Aim:
Will you return, word for word, only the lines from the top of the data below down to and including the one with "door faces +Y."?

──────

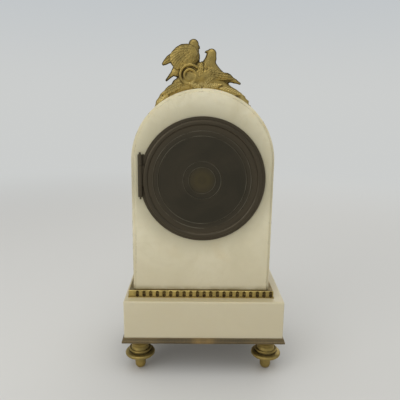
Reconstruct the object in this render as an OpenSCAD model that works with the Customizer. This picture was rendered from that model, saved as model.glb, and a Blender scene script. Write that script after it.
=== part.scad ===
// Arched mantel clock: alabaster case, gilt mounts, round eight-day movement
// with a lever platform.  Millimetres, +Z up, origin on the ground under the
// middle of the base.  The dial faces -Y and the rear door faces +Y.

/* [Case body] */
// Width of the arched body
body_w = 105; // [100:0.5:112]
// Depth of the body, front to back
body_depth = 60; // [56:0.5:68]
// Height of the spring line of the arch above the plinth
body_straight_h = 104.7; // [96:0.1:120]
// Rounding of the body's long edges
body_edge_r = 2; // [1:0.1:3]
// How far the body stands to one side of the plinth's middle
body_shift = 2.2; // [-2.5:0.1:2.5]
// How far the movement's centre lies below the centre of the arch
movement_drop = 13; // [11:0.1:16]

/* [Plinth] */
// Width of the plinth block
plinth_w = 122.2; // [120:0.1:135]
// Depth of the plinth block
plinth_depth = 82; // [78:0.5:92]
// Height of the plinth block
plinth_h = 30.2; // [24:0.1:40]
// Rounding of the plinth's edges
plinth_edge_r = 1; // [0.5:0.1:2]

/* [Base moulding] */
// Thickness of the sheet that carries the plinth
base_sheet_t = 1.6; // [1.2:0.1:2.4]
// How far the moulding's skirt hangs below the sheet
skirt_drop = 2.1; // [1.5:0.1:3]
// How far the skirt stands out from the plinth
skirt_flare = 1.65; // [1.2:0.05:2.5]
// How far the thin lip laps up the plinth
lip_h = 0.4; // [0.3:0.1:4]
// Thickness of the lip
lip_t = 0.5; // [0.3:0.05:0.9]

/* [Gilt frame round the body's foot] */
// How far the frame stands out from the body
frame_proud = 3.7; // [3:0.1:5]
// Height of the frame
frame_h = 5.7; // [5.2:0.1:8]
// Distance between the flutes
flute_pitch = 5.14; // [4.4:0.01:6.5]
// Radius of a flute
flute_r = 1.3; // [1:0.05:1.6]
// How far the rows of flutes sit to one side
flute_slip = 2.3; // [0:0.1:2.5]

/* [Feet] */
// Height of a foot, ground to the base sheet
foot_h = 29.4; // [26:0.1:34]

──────

The completed task:
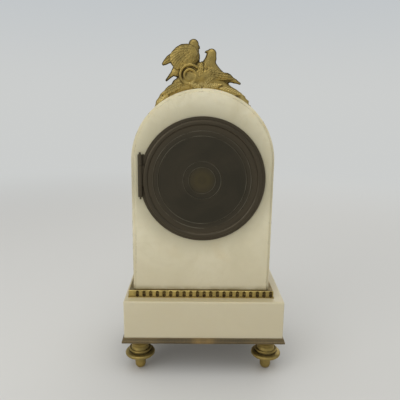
Reconstruct the object in this render as an OpenSCAD model that works with the Customizer. This picture was rendered from that model, saved as model.glb, and a Blender scene script. Write that script after it.
=== part.scad ===
// Arched mantel clock: alabaster case, gilt mounts, round eight-day movement
// with a lever platform.  Millimetres, +Z up, origin on the ground under the
// middle of the base.  The dial faces -Y and the rear door faces +Y.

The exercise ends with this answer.